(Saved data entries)
————————

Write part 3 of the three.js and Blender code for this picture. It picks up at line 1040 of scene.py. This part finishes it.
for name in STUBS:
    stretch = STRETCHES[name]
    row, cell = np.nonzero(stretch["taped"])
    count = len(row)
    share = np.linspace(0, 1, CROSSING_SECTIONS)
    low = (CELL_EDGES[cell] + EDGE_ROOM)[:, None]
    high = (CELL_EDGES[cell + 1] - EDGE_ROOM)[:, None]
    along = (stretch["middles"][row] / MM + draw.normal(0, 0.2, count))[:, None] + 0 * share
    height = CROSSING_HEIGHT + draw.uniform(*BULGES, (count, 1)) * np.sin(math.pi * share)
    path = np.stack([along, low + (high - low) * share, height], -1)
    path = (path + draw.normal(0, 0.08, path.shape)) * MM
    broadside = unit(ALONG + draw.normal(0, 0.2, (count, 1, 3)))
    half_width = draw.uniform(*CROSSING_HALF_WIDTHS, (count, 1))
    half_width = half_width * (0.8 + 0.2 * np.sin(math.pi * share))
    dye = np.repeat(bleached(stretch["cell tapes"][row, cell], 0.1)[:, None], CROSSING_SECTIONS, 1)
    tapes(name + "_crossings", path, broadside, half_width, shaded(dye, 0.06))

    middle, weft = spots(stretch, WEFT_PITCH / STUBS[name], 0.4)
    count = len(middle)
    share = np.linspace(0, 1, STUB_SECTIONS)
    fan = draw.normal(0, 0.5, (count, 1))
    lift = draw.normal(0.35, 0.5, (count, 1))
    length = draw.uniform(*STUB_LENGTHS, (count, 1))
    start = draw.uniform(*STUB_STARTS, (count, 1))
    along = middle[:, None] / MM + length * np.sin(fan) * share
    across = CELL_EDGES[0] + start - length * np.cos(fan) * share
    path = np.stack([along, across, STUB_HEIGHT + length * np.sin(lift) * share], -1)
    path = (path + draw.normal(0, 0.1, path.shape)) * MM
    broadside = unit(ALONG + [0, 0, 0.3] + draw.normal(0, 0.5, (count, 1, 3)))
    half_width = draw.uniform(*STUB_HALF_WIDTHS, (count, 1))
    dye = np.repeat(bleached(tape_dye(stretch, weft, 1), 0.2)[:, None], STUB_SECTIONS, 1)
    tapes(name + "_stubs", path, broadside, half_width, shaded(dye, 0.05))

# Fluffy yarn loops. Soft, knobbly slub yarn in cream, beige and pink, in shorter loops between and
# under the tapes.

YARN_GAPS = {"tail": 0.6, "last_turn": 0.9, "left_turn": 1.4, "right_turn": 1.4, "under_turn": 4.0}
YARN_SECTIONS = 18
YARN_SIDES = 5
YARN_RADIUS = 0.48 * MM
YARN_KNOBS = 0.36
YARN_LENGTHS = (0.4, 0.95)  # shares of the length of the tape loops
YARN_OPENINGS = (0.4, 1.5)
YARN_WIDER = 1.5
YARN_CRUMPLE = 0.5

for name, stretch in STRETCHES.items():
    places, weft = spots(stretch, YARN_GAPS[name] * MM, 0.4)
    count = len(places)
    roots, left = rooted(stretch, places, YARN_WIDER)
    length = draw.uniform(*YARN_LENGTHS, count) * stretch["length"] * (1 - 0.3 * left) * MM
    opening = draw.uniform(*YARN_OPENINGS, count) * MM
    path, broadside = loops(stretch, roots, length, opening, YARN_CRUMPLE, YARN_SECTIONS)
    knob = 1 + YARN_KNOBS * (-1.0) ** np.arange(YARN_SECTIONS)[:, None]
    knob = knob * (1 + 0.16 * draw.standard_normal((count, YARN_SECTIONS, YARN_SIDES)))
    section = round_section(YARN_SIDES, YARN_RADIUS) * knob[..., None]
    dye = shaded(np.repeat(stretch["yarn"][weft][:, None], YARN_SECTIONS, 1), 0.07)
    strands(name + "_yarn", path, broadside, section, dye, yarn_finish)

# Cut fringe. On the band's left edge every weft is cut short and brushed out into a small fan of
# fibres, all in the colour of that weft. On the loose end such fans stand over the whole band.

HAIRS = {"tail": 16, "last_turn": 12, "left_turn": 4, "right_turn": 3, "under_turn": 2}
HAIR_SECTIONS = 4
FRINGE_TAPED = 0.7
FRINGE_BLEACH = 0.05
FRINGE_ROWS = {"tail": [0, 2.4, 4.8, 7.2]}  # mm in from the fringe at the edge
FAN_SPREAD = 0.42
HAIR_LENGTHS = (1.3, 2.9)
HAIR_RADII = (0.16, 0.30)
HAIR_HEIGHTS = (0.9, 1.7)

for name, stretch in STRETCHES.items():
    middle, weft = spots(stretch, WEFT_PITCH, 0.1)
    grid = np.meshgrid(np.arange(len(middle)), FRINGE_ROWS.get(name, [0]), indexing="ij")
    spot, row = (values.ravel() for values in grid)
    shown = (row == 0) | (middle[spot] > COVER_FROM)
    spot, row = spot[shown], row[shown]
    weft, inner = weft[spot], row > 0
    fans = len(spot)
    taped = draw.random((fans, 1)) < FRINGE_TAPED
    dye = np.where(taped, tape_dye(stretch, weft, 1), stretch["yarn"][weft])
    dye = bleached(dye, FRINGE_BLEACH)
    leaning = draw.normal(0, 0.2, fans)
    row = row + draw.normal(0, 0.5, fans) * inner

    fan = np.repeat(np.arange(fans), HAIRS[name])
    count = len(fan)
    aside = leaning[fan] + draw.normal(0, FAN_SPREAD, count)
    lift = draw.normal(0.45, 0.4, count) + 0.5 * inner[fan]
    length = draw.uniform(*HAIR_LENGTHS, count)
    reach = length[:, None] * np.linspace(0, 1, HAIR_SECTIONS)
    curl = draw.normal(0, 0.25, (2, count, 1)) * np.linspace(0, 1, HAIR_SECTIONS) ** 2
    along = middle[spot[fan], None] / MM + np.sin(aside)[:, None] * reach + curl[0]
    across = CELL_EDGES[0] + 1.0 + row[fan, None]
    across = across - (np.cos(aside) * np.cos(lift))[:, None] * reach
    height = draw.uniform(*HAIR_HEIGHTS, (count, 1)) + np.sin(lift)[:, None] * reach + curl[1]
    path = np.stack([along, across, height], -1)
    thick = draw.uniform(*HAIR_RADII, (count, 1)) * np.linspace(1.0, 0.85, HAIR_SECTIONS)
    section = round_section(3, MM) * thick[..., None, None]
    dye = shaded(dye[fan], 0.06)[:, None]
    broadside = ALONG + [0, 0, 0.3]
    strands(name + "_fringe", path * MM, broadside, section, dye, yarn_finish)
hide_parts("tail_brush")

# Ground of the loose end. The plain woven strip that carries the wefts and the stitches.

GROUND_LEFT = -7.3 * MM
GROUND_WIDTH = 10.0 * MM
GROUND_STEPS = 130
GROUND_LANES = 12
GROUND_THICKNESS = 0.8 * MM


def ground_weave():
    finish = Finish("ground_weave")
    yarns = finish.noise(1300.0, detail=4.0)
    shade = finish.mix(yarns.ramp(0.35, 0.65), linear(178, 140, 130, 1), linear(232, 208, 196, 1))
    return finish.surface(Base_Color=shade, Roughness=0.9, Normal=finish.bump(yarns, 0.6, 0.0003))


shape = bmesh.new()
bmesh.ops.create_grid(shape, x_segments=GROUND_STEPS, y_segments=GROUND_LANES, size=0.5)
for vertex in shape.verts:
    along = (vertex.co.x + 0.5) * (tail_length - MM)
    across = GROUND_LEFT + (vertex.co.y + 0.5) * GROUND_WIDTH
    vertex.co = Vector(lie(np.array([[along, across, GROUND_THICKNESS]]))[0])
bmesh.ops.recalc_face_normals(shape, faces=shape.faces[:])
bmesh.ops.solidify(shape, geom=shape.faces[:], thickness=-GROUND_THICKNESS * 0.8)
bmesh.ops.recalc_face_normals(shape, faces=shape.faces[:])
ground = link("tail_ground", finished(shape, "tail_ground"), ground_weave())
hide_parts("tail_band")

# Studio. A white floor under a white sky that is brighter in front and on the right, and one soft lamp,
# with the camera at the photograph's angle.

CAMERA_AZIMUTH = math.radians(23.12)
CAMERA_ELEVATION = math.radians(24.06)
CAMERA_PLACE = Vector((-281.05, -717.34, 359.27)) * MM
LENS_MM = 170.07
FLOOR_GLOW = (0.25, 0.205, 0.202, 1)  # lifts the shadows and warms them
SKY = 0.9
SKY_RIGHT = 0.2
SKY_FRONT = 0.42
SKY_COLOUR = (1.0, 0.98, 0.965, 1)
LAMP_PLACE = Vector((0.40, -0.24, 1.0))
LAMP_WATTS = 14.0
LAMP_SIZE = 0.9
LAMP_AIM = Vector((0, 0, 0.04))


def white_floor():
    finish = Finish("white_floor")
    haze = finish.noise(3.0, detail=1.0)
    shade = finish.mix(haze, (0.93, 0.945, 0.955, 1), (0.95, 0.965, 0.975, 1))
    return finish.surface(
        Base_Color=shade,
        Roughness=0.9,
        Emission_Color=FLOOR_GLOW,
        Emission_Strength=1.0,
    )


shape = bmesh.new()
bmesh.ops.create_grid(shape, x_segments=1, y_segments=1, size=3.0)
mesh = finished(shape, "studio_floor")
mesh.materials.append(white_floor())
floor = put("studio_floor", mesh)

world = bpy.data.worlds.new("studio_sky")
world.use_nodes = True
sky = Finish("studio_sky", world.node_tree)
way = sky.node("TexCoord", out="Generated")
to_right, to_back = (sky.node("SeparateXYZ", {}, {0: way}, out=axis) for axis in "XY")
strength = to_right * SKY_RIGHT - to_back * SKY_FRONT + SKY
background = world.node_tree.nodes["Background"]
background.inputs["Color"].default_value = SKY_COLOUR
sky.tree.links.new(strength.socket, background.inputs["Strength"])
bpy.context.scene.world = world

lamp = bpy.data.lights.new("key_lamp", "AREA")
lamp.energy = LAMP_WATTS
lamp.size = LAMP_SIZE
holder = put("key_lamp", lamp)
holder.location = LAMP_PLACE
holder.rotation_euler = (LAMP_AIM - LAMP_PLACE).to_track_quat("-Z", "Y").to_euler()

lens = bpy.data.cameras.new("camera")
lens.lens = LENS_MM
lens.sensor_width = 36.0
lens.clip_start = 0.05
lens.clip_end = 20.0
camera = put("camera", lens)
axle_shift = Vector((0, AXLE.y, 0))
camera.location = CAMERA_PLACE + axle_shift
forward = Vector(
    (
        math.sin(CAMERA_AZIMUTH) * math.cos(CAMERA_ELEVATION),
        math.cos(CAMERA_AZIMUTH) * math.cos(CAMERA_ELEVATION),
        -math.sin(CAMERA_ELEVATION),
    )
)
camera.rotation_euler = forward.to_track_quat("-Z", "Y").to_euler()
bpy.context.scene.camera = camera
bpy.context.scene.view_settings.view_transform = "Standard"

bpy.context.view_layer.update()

————————

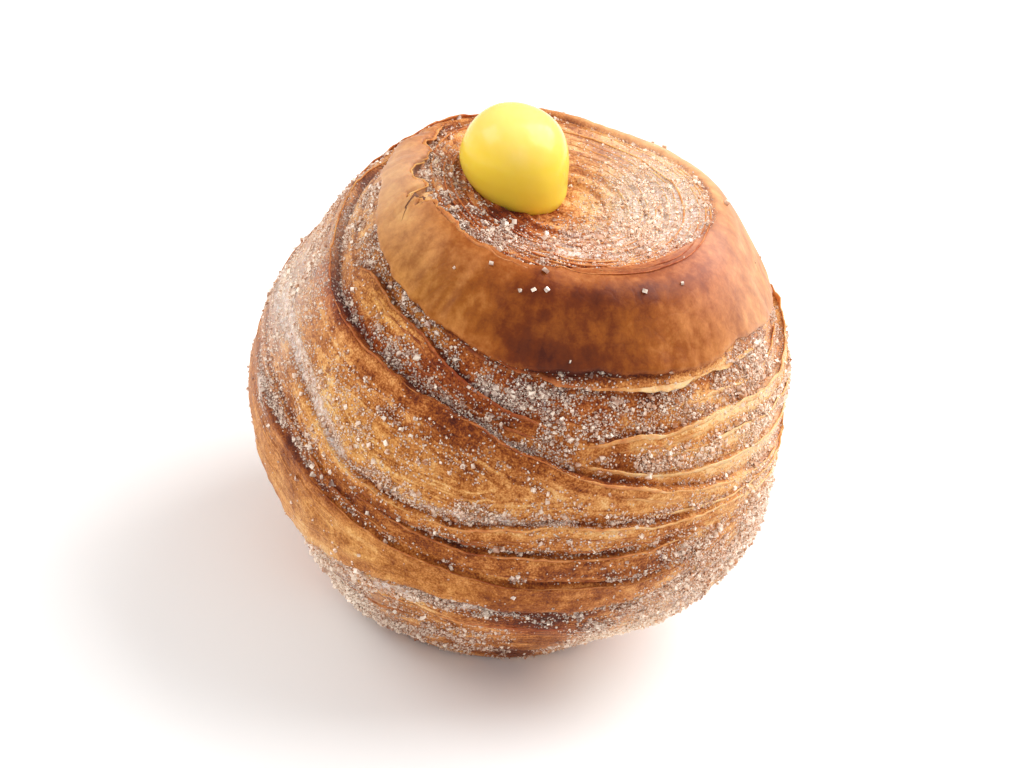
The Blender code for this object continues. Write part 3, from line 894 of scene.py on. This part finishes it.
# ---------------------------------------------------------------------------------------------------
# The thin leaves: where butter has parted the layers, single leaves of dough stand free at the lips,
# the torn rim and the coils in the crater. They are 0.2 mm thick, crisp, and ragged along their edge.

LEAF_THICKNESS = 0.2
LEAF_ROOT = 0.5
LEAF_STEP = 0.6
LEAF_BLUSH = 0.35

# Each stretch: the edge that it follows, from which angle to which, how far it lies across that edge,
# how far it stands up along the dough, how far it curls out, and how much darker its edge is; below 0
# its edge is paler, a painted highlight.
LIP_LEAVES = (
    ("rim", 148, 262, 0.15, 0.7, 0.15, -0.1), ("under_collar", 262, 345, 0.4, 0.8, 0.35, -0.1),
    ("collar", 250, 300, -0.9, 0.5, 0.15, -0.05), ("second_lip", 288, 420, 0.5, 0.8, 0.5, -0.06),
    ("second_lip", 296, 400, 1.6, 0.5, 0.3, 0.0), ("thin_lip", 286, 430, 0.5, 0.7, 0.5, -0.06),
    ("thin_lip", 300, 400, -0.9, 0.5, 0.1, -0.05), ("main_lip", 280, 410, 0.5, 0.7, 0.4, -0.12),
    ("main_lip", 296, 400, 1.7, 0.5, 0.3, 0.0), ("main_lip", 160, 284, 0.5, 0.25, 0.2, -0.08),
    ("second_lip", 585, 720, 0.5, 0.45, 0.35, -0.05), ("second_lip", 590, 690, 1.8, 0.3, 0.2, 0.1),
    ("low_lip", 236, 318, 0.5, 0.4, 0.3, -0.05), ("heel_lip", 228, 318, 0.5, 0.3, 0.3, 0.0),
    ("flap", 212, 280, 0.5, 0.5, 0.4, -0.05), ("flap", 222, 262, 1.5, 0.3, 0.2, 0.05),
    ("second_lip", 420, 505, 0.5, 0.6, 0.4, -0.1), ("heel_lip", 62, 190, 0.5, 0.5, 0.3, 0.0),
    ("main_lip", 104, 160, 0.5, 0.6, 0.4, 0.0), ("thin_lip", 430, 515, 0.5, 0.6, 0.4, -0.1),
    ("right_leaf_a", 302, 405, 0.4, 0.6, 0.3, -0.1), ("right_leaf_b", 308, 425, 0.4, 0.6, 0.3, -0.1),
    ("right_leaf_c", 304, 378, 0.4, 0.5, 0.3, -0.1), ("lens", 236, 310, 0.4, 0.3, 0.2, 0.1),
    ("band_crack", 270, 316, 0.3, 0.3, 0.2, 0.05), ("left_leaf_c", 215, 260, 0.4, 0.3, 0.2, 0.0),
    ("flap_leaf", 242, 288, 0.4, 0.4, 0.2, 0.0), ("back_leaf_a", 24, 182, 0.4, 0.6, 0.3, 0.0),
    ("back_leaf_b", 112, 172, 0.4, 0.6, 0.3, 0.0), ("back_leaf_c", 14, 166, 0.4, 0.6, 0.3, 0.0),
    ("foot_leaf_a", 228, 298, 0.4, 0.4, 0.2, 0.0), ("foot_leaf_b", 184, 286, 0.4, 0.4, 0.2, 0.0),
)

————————

Task goal> Output the lines of the records above exactly as they appear, from the line containing "The Blender code" through the line containing "LEAF_BLUSH = 0.35".

Task output>
The Blender code for this object continues. Write part 3, from line 894 of scene.py on. This part finishes it.
# ---------------------------------------------------------------------------------------------------
# The thin leaves: where butter has parted the layers, single leaves of dough stand free at the lips,
# the torn rim and the coils in the crater. They are 0.2 mm thick, crisp, and ragged along their edge.

LEAF_THICKNESS = 0.2
LEAF_ROOT = 0.5
LEAF_STEP = 0.6
LEAF_BLUSH = 0.35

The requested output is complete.